She was the one who DIDN’T shoot me in the head with a rubber band every five minutes.

Most days.

Ellen Hiatt was an oasis of elegance in the newsroom at the Whidbey News-Times in the early ’90s, a time when thousands (OK, millions) of rubber bands were sacrificed in the name of stress relief.

It was a different time, children.

There was no internet (or, at least what we think of today as the internet) and no one had a smart phone, so we found our amusement in other ways.

And, most days that amusement came in blasting rubber circles off of each others heads, especially when the victim was on deadline.

If you could make your target — a towering, grizzled, seen-it-all photographer — jump and scream like a little girl who just got a pony, so much the better.

Having attended not a single day of college or ever entered the hallowed halls of journalism school, I nabbed my Sport Editor position old school style, fast-talkin’ and one-finger-typin’ my way from the press room at 18 to the newsroom at age 21.

Maybe they thought the promotion would get me to shut up. They were wrong.

Ellen is one of the primary reasons I landed upstairs, though I’m sure there were days she probably thought twice about it.

There were times she rolled her eyes at me so hard she ended up looking up close and personal at her brain.

As Island Living Editor of the WNT, she gave me many of my early freelance stories, some of which I even followed her instructions on. Even when I zigged when I was supposed to have zagged, she was patient and nurturing.

After I landed in a desk next to hers, she, unlike one or two others, always acted as if I actually belonged in the newsroom.
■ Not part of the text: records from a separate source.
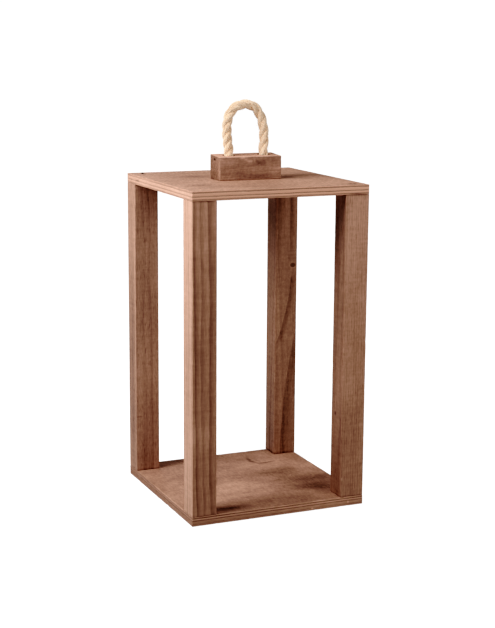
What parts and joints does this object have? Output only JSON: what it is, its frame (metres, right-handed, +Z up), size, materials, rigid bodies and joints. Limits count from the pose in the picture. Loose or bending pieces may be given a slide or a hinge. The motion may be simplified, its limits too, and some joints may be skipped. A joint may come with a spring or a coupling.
{
  "type": "candle lantern",
  "caption": "Open wooden candle lantern: square plywood top and base joined by corner posts, with a rope loop handle in a wooden block on top.",
  "frame": {"origin": "on the ground, at the middle of the base panel's underside", "axes": "+X to the right along the handle block, +Y to the back, +Z up"},
  "size_m": [0.18, 0.18, 0.3923],
  "materials": {
    "stained_plywood": "brown wood stain on plywood, satin, with light ply lines at the edges",
    "stained_batten": "brown wood stain on planed softwood, satin, grain along the length",
    "hemp_rope": "three-strand twisted natural fibre, pale tan, matt and slightly hairy",
    "nail_steel": "dull steel, darkened by the stain"
  },
  "bodies": {
    "root": {"base_panel": "stained_plywood", "top_panel": "stained_plywood", "post_front_left": "stained_batten", "post_front_right": "stained_batten", "post_rear_left": "stained_batten", "post_rear_right": "stained_batten", "handle_block": "stained_batten", "rope_end_left": "hemp_rope", "rope_end_right": "hemp_rope", "rope_pin_left": "nail_steel", "rope_pin_right": "nail_steel", "block_screw_left": "nail_steel", "block_screw_right": "nail_steel", "top_nail_front_left": "nail_steel", "top_nail_front_right": "nail_steel", "top_nail_rear_left": "nail_steel", "top_nail_rear_right": "nail_steel", "base_nail_front_left": "nail_steel", "base_nail_front_right": "nail_steel", "base_nail_rear_left": "nail_steel", "base_nail_rear_right": "nail_steel"},
    "rope_handle": {"rope_loop": "hemp_rope"}
  },
  "joints": [
    {"name": "rope_handle_tip", "type": "hinge", "parent": "root", "child": "rope_handle", "pos_m": [0.0003, -0.0024, 0.3435], "axis": [1, 0, 0], "range_deg": [-60, 60], "stiffness_Nm_per_rad": 0.08}
  ]
}
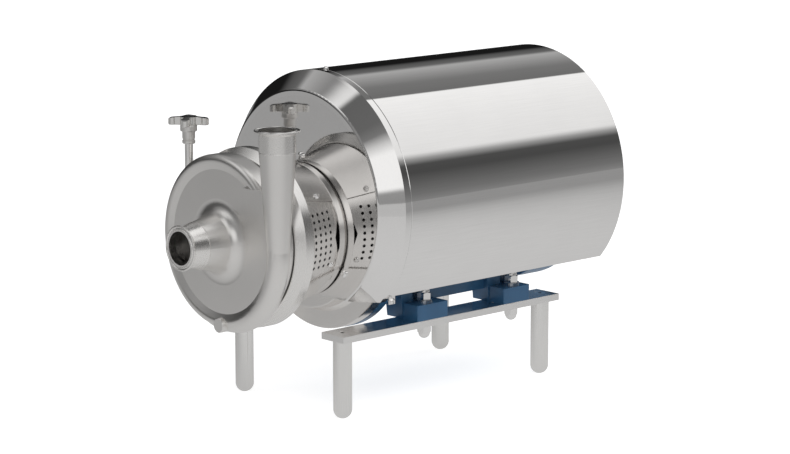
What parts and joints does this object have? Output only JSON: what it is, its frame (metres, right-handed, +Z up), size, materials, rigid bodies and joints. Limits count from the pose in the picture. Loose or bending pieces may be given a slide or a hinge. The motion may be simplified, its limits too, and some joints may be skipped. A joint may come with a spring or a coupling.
{
  "type": "sanitary centrifugal pump",
  "caption": "Close-coupled sanitary centrifugal pump with end suction, top side discharge, clamped volute casing, shrouded flange motor and four round legs.",
  "frame": {"origin": "floor under the middle of the pump's overall box", "axes": "+Y along the shaft from the suction port towards the motor's fan end, +Z up along the discharge, +X towards the discharge side"},
  "size_m": [0.374, 0.699, 0.4847],
  "materials": {
    "satin_steel": "satin stainless steel",
    "polished_steel": "mirror-polished stainless steel",
    "drum_steel": "turned stainless steel",
    "bolt_steel": "bright stainless fasteners",
    "shaft_steel": "ground steel",
    "core_steel": "laminated steel core",
    "motor_paint": "satin blue paint",
    "copper": "varnished copper winding",
    "black_plastic": "moulded black plastic",
    "seal_rubber": "black elastomer",
    "seal_carbon": "pressed carbon",
    "seal_ceramic": "fine ceramic"
  },
  "bodies": {
    "pump_body": {"casing": "satin_steel", "suction_ferrule": "satin_steel", "discharge_ferrule": "satin_steel", "clamp_ring": "satin_steel", "back_plate": "satin_steel", "base_bar_l": "satin_steel", "base_bar_r": "satin_steel", "shroud_front": "satin_steel", "shroud": "polished_steel", "shroud_plate": "polished_steel", "leg_front_l": "polished_steel", "leg_front_r": "polished_steel", "leg_rear_l": "polished_steel", "leg_rear_r": "polished_steel", "guard_front_l": "polished_steel", "guard_front_r": "polished_steel", "front_drum": "drum_steel", "rear_drum": "drum_steel", "clamp_nut": "bolt_steel", "collar_screws": "bolt_steel", "guard_screws": "bolt_steel", "shroud_screws": "bolt_steel", "flange_studs": "bolt_steel", "leg_screws": "bolt_steel", "foot_studs": "bolt_steel", "cap_nuts": "bolt_steel", "foot_washers": "bolt_steel", "bearing_outer_rings": "shaft_steel", "bearing_balls": "shaft_steel", "stator_core": "core_steel", "motor_shield": "motor_paint", "motor_frame": "motor_paint", "foot_rail_l": "motor_paint", "foot_rail_r": "motor_paint", "rear_shield": "motor_paint", "fan_cowl": "motor_paint", "terminal_box": "motor_paint", "terminal_lid": "motor_paint", "windings": "copper", "cable_gland": "black_plastic", "casing_seal": "seal_rubber", "seal_seat": "seal_ceramic"},
    "rotor": {"pump_shaft": "shaft_steel", "impeller": "satin_steel", "impeller_nut": "bolt_steel", "seal_face": "seal_carbon", "seal_bellows": "seal_rubber", "shaft_key": "shaft_steel", "grip_ring": "shaft_steel", "motor_shaft": "shaft_steel", "rotor_core": "core_steel", "bearing_inner_rings": "shaft_steel", "motor_fan": "black_plastic"},
    "lift_washer": {"clamp_washer": "bolt_steel"},
    "clamp_handle": {"clamp_screw": "bolt_steel", "knob_hub": "satin_steel", "knob": "satin_steel", "knob_cap": "black_plastic"}
  },
  "joints": [
    {"name": "rotor_spin", "type": "hinge", "parent": "pump_body", "child": "rotor", "pos_m": [0, 0, 0.256], "axis": [0, 1, 0], "continuous": true},
    {"name": "clamp_lift", "type": "slide", "parent": "pump_body", "child": "lift_washer", "axis": [0, 0, 1], "range_m": [0, 0.03001]},
    {"name": "clamp_turn", "type": "hinge", "parent": "lift_washer", "child": "clamp_handle", "pos_m": [-0.136, -0.2225, 0.356], "axis": [0, 0, 1], "range_deg": [0, 3600]}
  ],
  "couplings": [
    {"joint": "clamp_lift", "follows": "clamp_turn", "m_per_rad": 0.00047746}
  ]
}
Even when I bum-rushed the layout ladies downstairs with my sports stuff before she was finished with the layout on her section (I never missed a deadline in two years and was fanatical about it), Ellen put up with me without losing her smile.

She answered all my inane questions (questions they probably covered in the first year of journalism school), let me bounce off the walls while always being there to gently rein me in, and was always a bright, shining beacon of class, integrity and hard work.

Our paths parted — she went into politics and raised children, while I opted to marinate in video store life for many years while still chafing as many editors as humanly possible as an underpaid, overly-combative freelancer.

You can argue over whether I have lived up to my potential as a writer over the past 24 years (personally, I think the last two years, on this blog, stand as my best work), but the argument would never have even started if it wasn’t for Ellen’s influence and guidance in the early days.

She will always stand as one of my journalism idols, a wonderful woman of great style and distinction who was nice to me when she didn’t need to be, who gave me a chance to write and sorta, kinda kept me in line.

For a bit, at least.

As she celebrates her birthday today, I am a small piece of her legacy.

Might not be the biggest or brightest part of that legacy, but I will always be grateful for the chance to be even a small part.